[Items listed in a dataset]
________________________

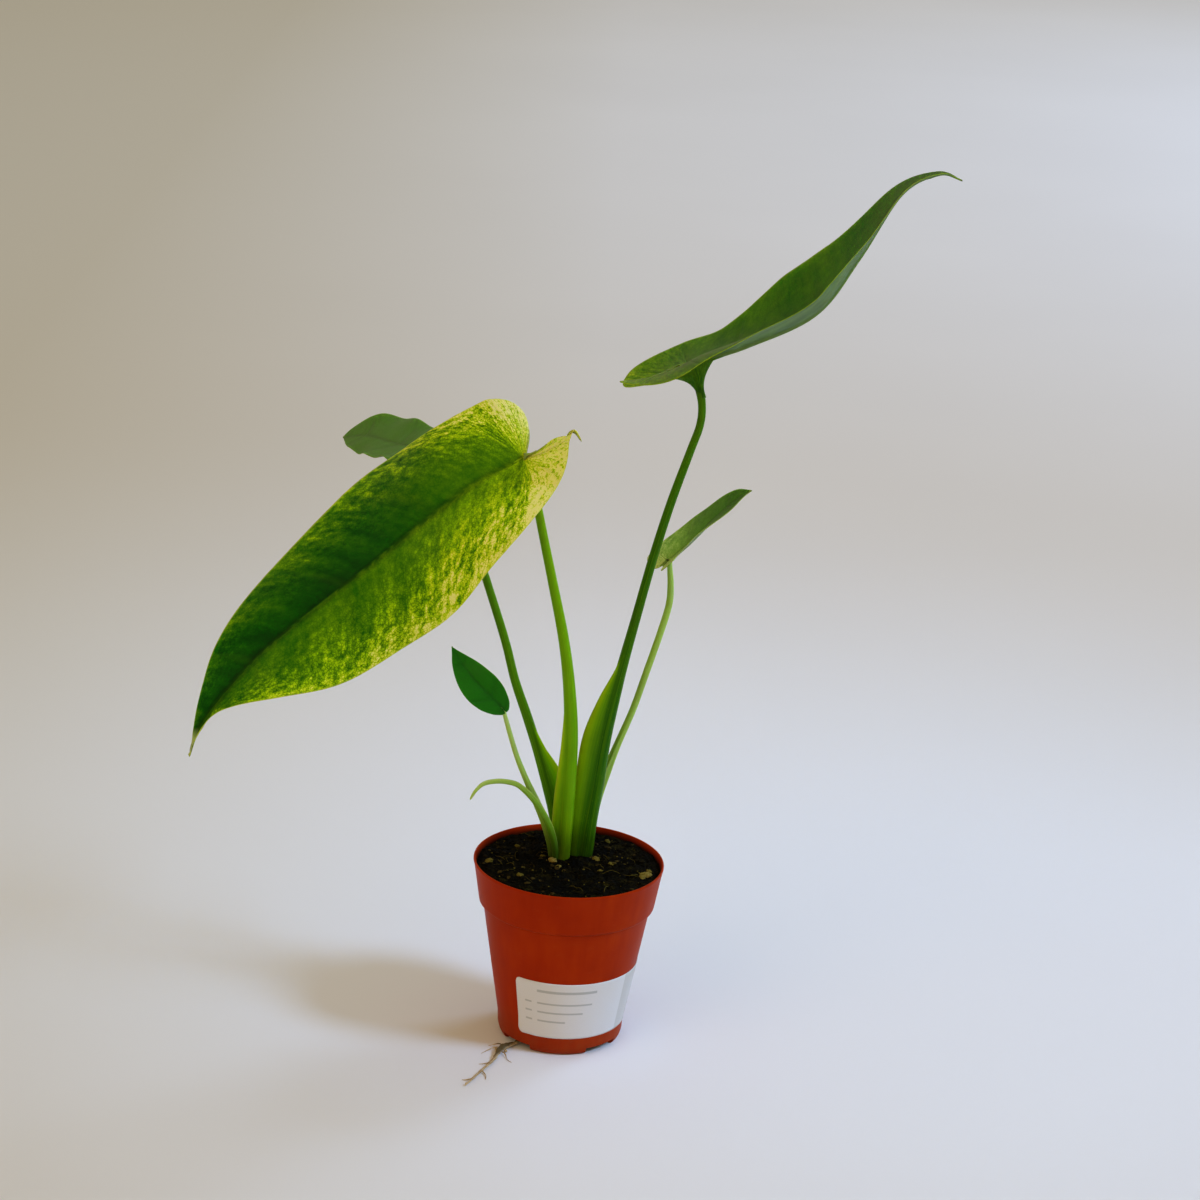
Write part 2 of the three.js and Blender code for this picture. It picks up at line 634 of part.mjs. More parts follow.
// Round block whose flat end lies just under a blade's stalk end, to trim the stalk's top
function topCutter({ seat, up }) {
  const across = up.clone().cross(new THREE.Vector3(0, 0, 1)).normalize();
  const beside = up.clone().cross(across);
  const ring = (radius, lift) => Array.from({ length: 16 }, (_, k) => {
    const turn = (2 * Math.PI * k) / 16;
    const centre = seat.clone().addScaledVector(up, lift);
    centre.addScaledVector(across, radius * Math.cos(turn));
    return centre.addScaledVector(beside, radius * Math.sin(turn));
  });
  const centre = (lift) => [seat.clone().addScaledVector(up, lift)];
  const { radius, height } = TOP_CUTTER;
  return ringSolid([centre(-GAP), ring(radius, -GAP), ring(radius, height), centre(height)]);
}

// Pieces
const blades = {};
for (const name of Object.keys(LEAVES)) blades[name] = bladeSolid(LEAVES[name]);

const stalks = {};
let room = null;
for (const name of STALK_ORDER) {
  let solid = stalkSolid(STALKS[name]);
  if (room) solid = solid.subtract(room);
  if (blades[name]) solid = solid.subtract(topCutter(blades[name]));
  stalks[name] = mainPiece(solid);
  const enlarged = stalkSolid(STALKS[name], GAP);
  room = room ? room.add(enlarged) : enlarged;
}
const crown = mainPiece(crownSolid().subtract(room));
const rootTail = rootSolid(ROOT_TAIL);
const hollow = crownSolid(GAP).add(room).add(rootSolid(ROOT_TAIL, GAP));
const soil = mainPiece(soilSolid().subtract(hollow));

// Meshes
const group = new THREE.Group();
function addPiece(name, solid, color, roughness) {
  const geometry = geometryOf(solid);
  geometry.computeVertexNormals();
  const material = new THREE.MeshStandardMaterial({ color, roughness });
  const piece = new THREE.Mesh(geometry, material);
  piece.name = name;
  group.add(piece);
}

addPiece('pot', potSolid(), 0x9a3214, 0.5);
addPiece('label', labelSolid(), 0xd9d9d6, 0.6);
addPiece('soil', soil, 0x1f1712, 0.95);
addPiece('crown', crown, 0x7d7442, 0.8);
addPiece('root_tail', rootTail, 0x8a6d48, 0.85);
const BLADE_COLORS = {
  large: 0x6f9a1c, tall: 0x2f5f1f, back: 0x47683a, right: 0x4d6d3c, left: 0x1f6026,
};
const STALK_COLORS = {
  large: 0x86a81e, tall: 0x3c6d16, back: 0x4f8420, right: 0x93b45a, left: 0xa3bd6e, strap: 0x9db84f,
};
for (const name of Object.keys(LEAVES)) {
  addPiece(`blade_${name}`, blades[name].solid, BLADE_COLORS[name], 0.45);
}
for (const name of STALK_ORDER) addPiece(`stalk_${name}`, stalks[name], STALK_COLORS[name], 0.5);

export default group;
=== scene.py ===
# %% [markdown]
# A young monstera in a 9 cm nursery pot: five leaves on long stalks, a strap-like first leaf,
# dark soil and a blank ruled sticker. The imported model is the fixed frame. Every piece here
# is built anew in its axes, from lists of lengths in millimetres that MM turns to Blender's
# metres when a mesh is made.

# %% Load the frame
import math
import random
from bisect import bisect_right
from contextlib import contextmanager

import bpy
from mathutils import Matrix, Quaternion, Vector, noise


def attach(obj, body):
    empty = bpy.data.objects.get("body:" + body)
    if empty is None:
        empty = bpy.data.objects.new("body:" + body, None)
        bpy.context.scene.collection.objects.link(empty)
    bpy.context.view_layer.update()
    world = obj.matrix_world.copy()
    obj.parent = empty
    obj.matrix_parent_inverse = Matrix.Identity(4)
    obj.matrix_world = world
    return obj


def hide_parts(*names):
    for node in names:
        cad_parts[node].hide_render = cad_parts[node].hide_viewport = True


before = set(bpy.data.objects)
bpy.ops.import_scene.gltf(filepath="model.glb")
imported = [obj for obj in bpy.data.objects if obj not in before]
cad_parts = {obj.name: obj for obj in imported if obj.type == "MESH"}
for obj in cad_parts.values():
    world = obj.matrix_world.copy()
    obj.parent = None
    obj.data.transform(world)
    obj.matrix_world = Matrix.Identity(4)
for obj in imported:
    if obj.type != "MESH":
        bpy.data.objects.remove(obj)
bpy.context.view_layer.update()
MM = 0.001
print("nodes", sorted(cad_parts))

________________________

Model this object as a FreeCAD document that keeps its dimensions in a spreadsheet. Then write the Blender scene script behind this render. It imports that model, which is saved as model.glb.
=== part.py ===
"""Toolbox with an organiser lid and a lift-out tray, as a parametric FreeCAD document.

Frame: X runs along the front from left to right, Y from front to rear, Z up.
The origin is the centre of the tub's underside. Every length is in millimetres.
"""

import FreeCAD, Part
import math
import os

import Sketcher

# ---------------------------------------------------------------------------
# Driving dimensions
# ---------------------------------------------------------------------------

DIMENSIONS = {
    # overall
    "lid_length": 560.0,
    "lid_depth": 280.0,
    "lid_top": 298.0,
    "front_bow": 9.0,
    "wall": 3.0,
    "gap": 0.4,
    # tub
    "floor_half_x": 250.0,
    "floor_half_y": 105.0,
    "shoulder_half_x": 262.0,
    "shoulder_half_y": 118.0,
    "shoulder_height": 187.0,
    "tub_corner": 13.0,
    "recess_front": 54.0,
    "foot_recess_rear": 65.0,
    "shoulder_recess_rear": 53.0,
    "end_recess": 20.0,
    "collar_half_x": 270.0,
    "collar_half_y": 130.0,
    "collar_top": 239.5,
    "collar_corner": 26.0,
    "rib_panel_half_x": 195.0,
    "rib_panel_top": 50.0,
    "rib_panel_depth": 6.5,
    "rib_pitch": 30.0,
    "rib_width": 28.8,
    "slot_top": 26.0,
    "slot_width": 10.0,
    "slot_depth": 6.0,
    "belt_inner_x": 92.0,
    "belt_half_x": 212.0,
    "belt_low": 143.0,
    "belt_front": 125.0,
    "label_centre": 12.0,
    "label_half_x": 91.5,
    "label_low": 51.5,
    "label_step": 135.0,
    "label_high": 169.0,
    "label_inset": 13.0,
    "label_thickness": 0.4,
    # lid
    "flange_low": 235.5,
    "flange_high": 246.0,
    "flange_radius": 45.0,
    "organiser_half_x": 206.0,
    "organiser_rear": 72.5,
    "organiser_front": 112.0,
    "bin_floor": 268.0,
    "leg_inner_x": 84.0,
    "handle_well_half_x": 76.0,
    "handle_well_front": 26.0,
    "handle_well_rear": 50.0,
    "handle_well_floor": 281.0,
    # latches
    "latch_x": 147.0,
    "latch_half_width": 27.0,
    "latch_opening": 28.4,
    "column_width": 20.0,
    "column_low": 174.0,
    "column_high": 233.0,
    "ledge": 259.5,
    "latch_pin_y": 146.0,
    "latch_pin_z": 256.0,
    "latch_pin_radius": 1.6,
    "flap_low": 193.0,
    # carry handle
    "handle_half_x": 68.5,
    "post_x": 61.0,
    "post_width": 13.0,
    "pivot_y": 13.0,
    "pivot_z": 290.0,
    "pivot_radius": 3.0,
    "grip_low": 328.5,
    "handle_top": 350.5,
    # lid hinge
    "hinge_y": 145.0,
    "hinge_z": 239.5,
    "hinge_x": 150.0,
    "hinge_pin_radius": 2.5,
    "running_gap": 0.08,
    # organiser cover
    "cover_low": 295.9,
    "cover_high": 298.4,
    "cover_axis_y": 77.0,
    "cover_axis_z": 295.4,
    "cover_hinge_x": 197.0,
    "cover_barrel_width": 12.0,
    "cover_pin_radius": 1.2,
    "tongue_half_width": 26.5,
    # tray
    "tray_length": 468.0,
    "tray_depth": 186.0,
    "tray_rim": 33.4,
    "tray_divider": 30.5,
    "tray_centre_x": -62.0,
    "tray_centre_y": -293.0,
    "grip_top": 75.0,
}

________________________

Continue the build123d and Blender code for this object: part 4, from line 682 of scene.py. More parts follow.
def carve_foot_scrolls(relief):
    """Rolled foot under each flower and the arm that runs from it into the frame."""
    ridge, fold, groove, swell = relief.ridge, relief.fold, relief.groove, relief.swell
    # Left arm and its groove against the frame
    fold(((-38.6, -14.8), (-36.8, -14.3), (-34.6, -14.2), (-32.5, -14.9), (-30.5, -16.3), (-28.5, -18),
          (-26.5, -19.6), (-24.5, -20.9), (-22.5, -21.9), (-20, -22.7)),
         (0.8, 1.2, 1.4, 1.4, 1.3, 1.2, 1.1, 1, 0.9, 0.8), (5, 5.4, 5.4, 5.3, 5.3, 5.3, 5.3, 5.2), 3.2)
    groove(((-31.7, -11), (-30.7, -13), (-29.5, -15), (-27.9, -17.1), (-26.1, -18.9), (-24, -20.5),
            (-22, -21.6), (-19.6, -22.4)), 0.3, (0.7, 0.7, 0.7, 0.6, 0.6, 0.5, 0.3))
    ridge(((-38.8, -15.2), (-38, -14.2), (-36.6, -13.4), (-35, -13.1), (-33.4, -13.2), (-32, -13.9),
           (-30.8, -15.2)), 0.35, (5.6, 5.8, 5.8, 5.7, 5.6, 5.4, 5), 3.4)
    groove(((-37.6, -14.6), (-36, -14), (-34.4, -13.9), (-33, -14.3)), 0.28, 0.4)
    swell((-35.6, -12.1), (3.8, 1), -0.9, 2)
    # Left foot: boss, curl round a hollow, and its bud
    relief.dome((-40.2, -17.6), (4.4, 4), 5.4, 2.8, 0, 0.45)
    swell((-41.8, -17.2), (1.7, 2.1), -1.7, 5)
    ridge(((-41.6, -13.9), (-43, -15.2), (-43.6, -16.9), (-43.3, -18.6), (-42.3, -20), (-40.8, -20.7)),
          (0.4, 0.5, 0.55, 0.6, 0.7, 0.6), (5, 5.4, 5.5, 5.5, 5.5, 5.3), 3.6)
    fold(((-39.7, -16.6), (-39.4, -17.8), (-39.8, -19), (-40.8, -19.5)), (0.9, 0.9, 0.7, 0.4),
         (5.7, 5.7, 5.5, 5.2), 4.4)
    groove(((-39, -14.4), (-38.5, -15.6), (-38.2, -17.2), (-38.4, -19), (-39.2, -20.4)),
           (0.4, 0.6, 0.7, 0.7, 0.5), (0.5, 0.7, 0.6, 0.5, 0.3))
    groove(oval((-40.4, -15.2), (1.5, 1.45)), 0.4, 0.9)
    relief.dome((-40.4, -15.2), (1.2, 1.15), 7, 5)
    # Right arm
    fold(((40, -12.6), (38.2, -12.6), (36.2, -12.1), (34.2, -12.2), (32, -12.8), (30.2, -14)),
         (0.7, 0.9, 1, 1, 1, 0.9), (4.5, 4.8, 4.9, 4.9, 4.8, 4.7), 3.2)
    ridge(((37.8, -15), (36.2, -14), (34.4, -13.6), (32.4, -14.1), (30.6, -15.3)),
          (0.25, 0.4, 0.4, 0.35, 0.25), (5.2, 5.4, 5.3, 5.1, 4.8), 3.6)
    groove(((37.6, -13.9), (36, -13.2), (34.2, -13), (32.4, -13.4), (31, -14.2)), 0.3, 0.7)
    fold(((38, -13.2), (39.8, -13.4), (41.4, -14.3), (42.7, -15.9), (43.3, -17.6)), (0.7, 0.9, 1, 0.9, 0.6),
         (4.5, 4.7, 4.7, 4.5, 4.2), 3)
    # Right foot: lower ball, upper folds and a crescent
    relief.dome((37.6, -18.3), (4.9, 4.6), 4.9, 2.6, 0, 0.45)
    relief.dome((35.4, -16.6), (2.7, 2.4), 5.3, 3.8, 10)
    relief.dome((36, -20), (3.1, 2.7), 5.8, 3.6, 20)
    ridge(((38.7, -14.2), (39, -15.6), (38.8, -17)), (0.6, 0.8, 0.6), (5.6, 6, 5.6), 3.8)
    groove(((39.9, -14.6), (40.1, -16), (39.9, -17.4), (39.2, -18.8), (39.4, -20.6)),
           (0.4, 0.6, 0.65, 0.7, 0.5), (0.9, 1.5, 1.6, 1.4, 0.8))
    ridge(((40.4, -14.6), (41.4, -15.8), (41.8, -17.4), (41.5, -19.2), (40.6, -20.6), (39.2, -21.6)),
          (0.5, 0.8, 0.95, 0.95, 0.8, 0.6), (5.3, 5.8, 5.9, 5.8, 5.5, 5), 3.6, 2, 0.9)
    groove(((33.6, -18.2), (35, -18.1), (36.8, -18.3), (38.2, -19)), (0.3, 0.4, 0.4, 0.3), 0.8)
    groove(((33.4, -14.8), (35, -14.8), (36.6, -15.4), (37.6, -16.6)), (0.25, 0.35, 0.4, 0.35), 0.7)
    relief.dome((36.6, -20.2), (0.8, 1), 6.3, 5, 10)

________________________

**DIRECTIVE**:
Copy each line above that contains the string "follow".

**EXPECTED OUTPUT**:
Write part 2 of the three.js and Blender code for this picture. It picks up at line 634 of part.mjs. More parts follow.
Continue the build123d and Blender code for this object: part 4, from line 682 of scene.py. More parts follow.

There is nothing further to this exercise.